The lulling hypnosis of the Holy Fuck, helmed by Brian Borcherdt, was among the most pleasant surprises of the year. Not really knowing what to expect, my reaction to their danceable and frenzied show was perhaps indicative of the appropriateness of their moniker.

Worst Concert: Tom Green @ Elixir, Jan. 24

To be fair, I was warned during an interview with Green about the hedonistic mayhem of his show. But I went anyway. I watched Green pour Jagermeister on scrambled eggs, fling them at the meager crowd, then writhe around on the beer-soaked floor of Elixir beneath a barstool, all the while delivering his “rhymes.” While I stayed until the end, all but one member of my “posse” ditched me halfway through, saying they couldn’t take it anymore. And judging by Green’s drunken haggardness, I’m not sure he can either.

Best Bar: The QP

This is an obvious choice. Where else am I guaranteed to see everybody, drink pints of Grasshopper and Strongbow and eat fried pickles? Despite the soundtrack to The O.C. seemingly being on loop, the convivial atmosphere guarantees that I have fun every time I go.

Worst Bar: Philthy McNasty’s

I still can’t stand MyBar, but in order to avoid repetition, let’s go with Philthy McNasty’s. Against all better judgement, I walked into Philthy’s on St. Patrick’s Day—and immediately regretted doing so. It lives up to its name with its garish décor, lacklustre draught selection and bad music, all of which make for a lousy drinking experience.


Best Movie: Capote

Philip Seymour Hoffman’s performance in Capote was so astounding that I saw the film two nights in a row. It’s about time Hoffman won an Oscar. Bennett Miller’s directorial debut should have also won an Oscar, but at least the Best Director award didn’t go to Spielberg for Munich.

Worst Movie: King Kong

It’s a shame that King Kong didn’t live up to its hype instead of piggybacking on the success of its predecessors. Computer-generated graphics weren’t enough to buoy its painfully slow pace. By the time this three-hour “epic” was over, my eyes hurt and I wanted very badly to watch a classic film to counteract the mediocrity that was King Kong. Plot and character development were either non-existent, or too self-indulgent to endure. Not even Naomi Watts or Jack Black could save this disaster of cinema.

Best Album: Animal Collective - Feels

Animal Collective has yet to disappoint me. No matter how many times I play this album, it’s still refreshing every single time I hear it. Feels has earned the band a well-deserved wider audience through their experimental yet accessible sound.
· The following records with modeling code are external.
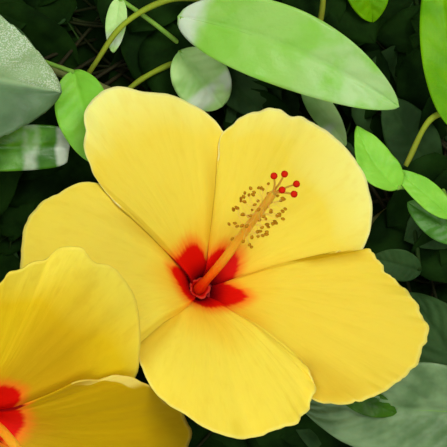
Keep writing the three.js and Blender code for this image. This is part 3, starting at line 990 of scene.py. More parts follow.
@dataclass
class Leaf:
    """One leaf in the branch's frame: its ends, half width and the way its face is turned."""

    base: Vector
    tip: Vector
    half_width: float
    face: Vector
    across: Vector
    sweep: float
    arch: float
    blunt: float

    FOLD = math.radians(12)
    ARCH = 0.06
    SHOULDER = 0.55
    WAVES = 1.9
    RIPPLES = 4.3
    VEIN_LIFT = 0.1
    VEINED = (0.04, 0.8)

    @classmethod
    def grown(
        cls, base: Vector, tip: Vector, half_width: float, roll: float, sweep: float = 0.0, blunt: float = 0.7
    ) -> Leaf:
        """A leaf between two points, its face up and then rolled about its length.

        Args:
            base: where the blade begins.
            tip: where it ends.
            half_width: half its greatest width.
            roll: the roll in radians.
            sweep: how far its middle is bent to one side.
            blunt: the smaller, the blunter its tip.

        Returns:
            The leaf.
        """
        direction = (tip - base).normalized()
        face = (UP - direction * direction.z).normalized()
        face.rotate(Quaternion(direction, roll))
        arch = (tip - base).length * cls.ARCH
        return cls(base, tip, half_width, face, direction.cross(face), sweep, arch, blunt)

    def outline(self, share: float) -> float:
        """Half width at a share of the length, as a share of the widest."""
        widest = self.SHOULDER / (self.SHOULDER + self.blunt)
        scale = widest ** self.SHOULDER * (1 - widest) ** self.blunt
        return share ** self.SHOULDER * max(1 - share, 0.0) ** self.blunt / scale

    def point(self, share: float, side: float, off: float = 0.0) -> Vector:
        """A point of the blade.

        Args:
            share: how far along the leaf, 0 to 1.
            side: how far across it, -1 to 1.
            off: distance off its face.

        Returns:
            The point.
        """
        half = self.half_width * self.outline(share) * abs(side)
        bow = arc(share)
        off += self.arch * bow + half * math.sin(self.FOLD)
        middle = self.base.lerp(self.tip, share) + self.face * off
        return middle + self.across * (self.sweep * bow + math.copysign(half * math.cos(self.FOLD), side))

    def living(self, form: LeafForm, phase: float, share: float, side: float) -> Vector:
        """A point of the blade with its teeth, waves, swollen fields between the veins and sunk midrib.

        Args:
            form: the blade's form.
            phase: where its waves start.
            share: how far along the leaf, 0 to 1.
            side: how far across it, -1 to 1.

        Returns:
            The point.
        """
        edge = abs(side) ** 5
        tooth = form.tooth * edge * (0.55 - (share * form.teeth) % 1.0) * smooth(0.02, 0.12, share)
        bay = share * form.veins - abs(side) * form.slant + (0.5 if side < 0 else 0.0)
        swollen = form.relief * (0.5 - 0.5 * math.cos(math.tau * bay))
        swollen *= min(1.0, 5 * abs(side)) * (1 - abs(side) ** 4)
        off = self.half_width * swollen * smooth(0.02, 0.15, share) * smooth(1.0, 0.85, share)
        off += self.half_width * form.wave * math.sin(math.tau * self.WAVES * share + phase) * side * side
        ripple = math.sin(math.tau * self.RIPPLES * share + 2 * phase + side)
        off += self.half_width * form.wave * 0.4 * ripple * abs(side) ** 3
        off -= self.half_width * 0.03 * hump(side, 0.0, 0.08)
        return self.point(share, side * (1 + tooth), off)

    def form_in(
        self, blades: Gathering, form: LeafForm, phase: float, onto: Place = lambda place: place
    ) -> None:
        """Adds the blade to a gathering.

        Args:
            blades: the gathering of sheets.
            form: how finely the blade is made.
            phase: where its waves start, so that no two leaves are alike.
            onto: takes a place in the leaf's frame to the branch.
        """
        blades.form(
            STOCK.sheet(form.rows, form.columns),
            lambda co: onto(self.living(form, phase, co.x, 1 - 2 * co.y)),
            chart=sheet_chart,
        )

    def veins_in(self, ribs: Gathering, form: LeafForm, phase: float, thickness: float) -> None:
        """Adds the midrib and, on a ribbed leaf, side veins, as bars that stand just proud.

        Args:
            ribs: the gathering of bars.
            form: the blade's form, whose sunk lines the veins follow.
            phase: the blade's phase.
            thickness: the midrib's radius at the blade's foot.
        """
        midrib = Path([self.living(form, phase, s, 0.0) for s in (0.0, 0.15, 0.35, 0.6, 0.8, 0.97)])
        ribs.bar(midrib, lambda s, a: thickness * (1 - 0.75 * s), form.sides(), form.rings())
        low, high = self.VEINED
        for half in (-1.0, 1.0) if form.ribbed else ():
            for i in range(1, int(form.veins)):
                start = (i - (0.5 if half < 0 else 0.0)) / form.veins
                if not low < start < high:
                    continue
                points = []
                for side in (0.04, 0.35, 0.65, 0.88):
                    share = min(start + side * form.slant / form.veins, 0.99)
                    points.append(self.living(form, phase, share, half * side) + self.face * self.VEIN_LIFT)
                radius = thickness * 0.5 * (1 - 0.5 * start)
                ribs.bar(Path(points), lambda s, a: radius * (1 - 0.6 * s), 4, 5)

    def stalk_in(self, ribs: Gathering, root: Vector, radius: float, fine: bool = False) -> None:
        """Adds the leaf's stalk to a gathering, from its twig to the foot of the blade.

        Args:
            ribs: the gathering of bars.
            root: where it leaves the twig.
            radius: its radius at the blade.
            fine: whether it is one of many and made with few faces.
        """
        middle = root.lerp(self.base, 0.6) + UP * (0.08 * (self.base - root).length)
        path = Path([root, middle, self.point(0.02, 0.0)])

        def reach(share: float, angle: float) -> float:
            """The stalk's radius, swollen where it leaves the twig and under the blade."""
            ends = hump(share, 0.0, 0.06) + 0.5 * hump(share, 1.0, 0.05)
            return radius * (1.15 - 0.15 * share + 0.4 * ends)

        ribs.bar(path, reach, 3 if fine else 8, 4 if fine else 20)


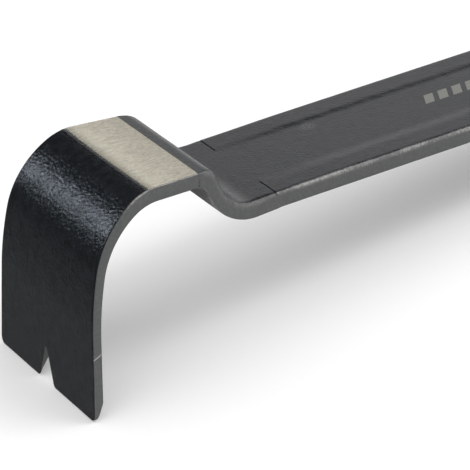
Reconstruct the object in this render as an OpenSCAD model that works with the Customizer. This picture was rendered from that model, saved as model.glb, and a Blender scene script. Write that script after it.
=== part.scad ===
// Flat pry bar, forged in one piece: a hooked claw, a raised crown with a ground striking
// face, a gooseneck, a shank with low edge ribs, a keyhole nail puller and a flat claw.
//
// Every node is one named stretch of the forging. Neighbours meet face to face.
// The side outline is drawn in the bar's own plane: x runs along the shank away from the
// hook and z = 0 is the top of the shank. The finished bar is then laid on its two feet,
// the tips of the hooked claw and the underside of the flat blade.

/* [Shank] */
// Width of the shank
shank_w = 45; // [38:0.5:52]
// Thickness of the shank between its ribs
web_t = 4.7; // [3.8:0.1:6]
// Length of the ribbed shank
shank_len = 214; // [160:1:260]
// Height of the edge ribs above the shank's top
rib_h = 0.3; // [0.1:0.1:0.8]
// Width of each edge rib
rib_w = 9.5; // [5:0.5:13]

/* [Gooseneck] */
// Flat stretch between the ribs and the rising neck
neck_flat = 7; // [3:0.5:15]
// Radius of the hollow where the neck starts to rise
neck_r = 9.8; // [6:0.2:16]
// Turn at the foot of the neck, in degrees
neck_turn = 71.5; // [55:0.5:75]
// Straight part of the rising neck
ramp_len = 4.8; // [3.5:0.1:9]
// Radius of the crown where the neck meets the striking face
crown_r = 3.9; // [3:0.1:8]
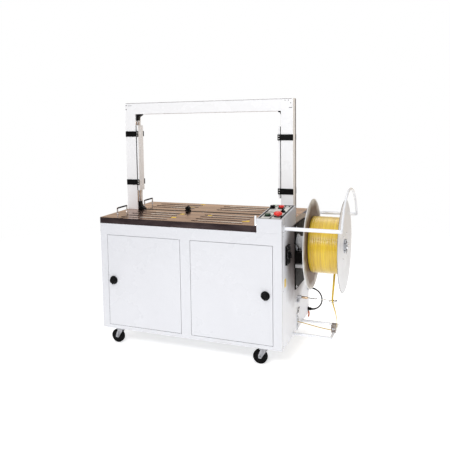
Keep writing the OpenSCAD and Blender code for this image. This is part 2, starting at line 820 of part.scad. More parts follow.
cabinet_frame();
front_frame();
left_side_panel();
right_side_panel();
rear_panel();
fixed_deck();
table_front_plate();
table_rear_plate();
anvil_slide();
lower_track();
arch_left_column();
arch_right_column();
arch_top_beam();
corner_guides();
gate_clamps();
left_front_gate();
left_rear_gate();
right_front_gate();
right_rear_gate();
console_box();
console_panel();
emergency_button();
stop_button();
start_button();
tension_knob();
mode_selector();
main_switch_box();
main_switch_knob();
left_door();
right_door();
left_latch();
right_latch();
caster_plates();
front_left_fork();
front_right_fork();
rear_left_fork();
rear_right_fork();
front_left_wheel();
front_right_wheel();
rear_left_wheel();
rear_right_wheel();
reel_mount();
reel_hub();
outer_flange();
strap_winding();
hub_lock();
reel_guard();
lower_guide_frame();
guide_roller();
guide_arm();
strap_inlet();
strap_run();
cable_fittings();
power_cable();
sealing_head();
cam_shaft();
feed_frame();
feed_roller();
pinch_roller();
control_box();
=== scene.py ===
import math

import bmesh
import bpy
from mathutils import Matrix, Vector, noise


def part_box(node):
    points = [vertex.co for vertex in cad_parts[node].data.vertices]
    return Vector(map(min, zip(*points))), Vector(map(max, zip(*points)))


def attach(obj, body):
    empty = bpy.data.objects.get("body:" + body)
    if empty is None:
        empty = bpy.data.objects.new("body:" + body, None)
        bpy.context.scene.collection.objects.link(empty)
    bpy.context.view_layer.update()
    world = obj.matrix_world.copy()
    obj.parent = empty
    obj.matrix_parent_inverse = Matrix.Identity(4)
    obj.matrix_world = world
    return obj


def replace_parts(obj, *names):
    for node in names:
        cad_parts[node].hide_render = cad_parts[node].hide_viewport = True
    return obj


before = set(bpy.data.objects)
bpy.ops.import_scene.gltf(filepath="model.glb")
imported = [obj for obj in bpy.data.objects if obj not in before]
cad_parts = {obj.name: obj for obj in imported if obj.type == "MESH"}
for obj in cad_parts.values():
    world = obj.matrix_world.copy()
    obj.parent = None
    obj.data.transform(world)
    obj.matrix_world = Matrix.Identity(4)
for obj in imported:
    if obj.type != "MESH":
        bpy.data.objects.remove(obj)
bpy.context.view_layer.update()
scene = bpy.context.scene


def P(x, y, z):
    """A point given in millimetres from the cabinet's front left corner on the floor."""
    return Vector(((x - 695.5) / 1000, (y - 318) / 1000, z / 1000))


# Places in P's millimetres that more than one piece needs
CAB_W = 1090                                    # right side of the cabinet
REEL_Y, REEL_Z = 341, 614                       # reel axis
STRAP_Y = 346                                   # plane of the strap
LATCH_Z = 396
SWITCH_Y, SWITCH_Z = 113, 597                   # main switch
ROLLER_X, ROLLER_Z = 1300, 140                  # lower guide roller
ARM_Y, ARM_Z = 367.5, 290                       # guide arm
GUARD_Z = 748                                   # bars of the reel guard
CAM_Y, CAM_Z = 390, 600                         # cam shaft
FEED_X, FEED_Z = 700, 560                       # feed roller
CABLE_Y, GLAND_Z, PLUG_Z = 640, 268, 134        # side cable

RIGHT, LEFT, BACK, FRONT, TOP, BOTTOM = (1, 0, 0), (-1, 0, 0), (0, 1, 0), (0, -1, 0), (0, 0, 1), (0, 0, -1)


# ---- camera -------------------------------------------------------------------------------------

def make_camera():
    yaw, pitch, roll = math.radians(22.68), math.radians(-5.03), math.radians(-1.01)
    forward = Vector((-math.sin(yaw) * math.cos(pitch), math.cos(yaw) * math.cos(pitch), math.sin(pitch)))
    right = Vector((math.cos(yaw), math.sin(yaw), 0))
    up = right.cross(forward)
    right, up = (right * math.cos(roll) + up * math.sin(roll), up * math.cos(roll) - right * math.sin(roll))
    data = bpy.data.cameras.new("camera")
    data.sensor_width = 36
    data.lens = 568.94 / 450 * 36
    data.shift_x = (225 - 201.07) / 450
    data.shift_y = (170.74 - 225) / 450
    data.clip_start, data.clip_end = 0.05, 100
    cam = bpy.data.objects.new("camera", data)
    turn = Matrix((right, up, -forward)).transposed()
    cam.matrix_world = Matrix.Translation(P(1825.29, -2817.7, 1317.91)) @ turn.to_4x4()
    scene.collection.objects.link(cam)
    scene.camera = cam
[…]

Worst Album: Art Brut - Bang Bang Rock and Roll

Bang Bang Rock and Roll wasn’t necessarily the worst album of the year, but it was certainly the most disappointing. Everyone (including Pitchfork Media) seems to think Art Brut released one of the best albums of 2005. Am I missing something? Bang Bang Rock and Roll just sounds like a collection of derivative post-punk songs. Not to snub the genre, but Art Brut seems to have taken the same formula found in most post-punk songs and make an album based entirely on that premise. There’s nothing original about them.

Best Concert: The Hidden Cameras @ The Grad Club

The Grad Club was packed for the Hidden Cameras, but it wasn’t too crowded to dance. Although I was working the merch table for most of the night, I could still sneak a peek at the band as they blew everyone away, with songs both old and new.

Worst Concert: Metric @ The Homecoming Concert, Sept. 24

Don’t get me wrong—Metric are a great band to see live, but not in a parking lot with hundreds of other people. I remember leaving the show early with friends, because we could hardly see the band, and yes, because we would have rather been at Aberdeen.

Best Bar: The Grad Club

Other than the Sleepless Goat, this is the only place I can find that serves Waterloo Dark—the best dark brew I’ve ever tasted. Not to mention the amazing lineup of shows, yummy food and familiar faces. I really have a hard time finding anything I don’t like about The Grad Club. My Bar

Worst Bar: MyBar is like a mini-meat market for those who don’t want to wait in line at Stages, and I get an uncomfortable feeling whenever I’m in there (which, for the record, is very rarely). Whether it’s the neon lights, the unnecessary plethora of mirrors in the back, or the servers who resemble Barbie dolls, I’d sooner hang out in the A&P than step into a place so reminiscent of the set of Blow.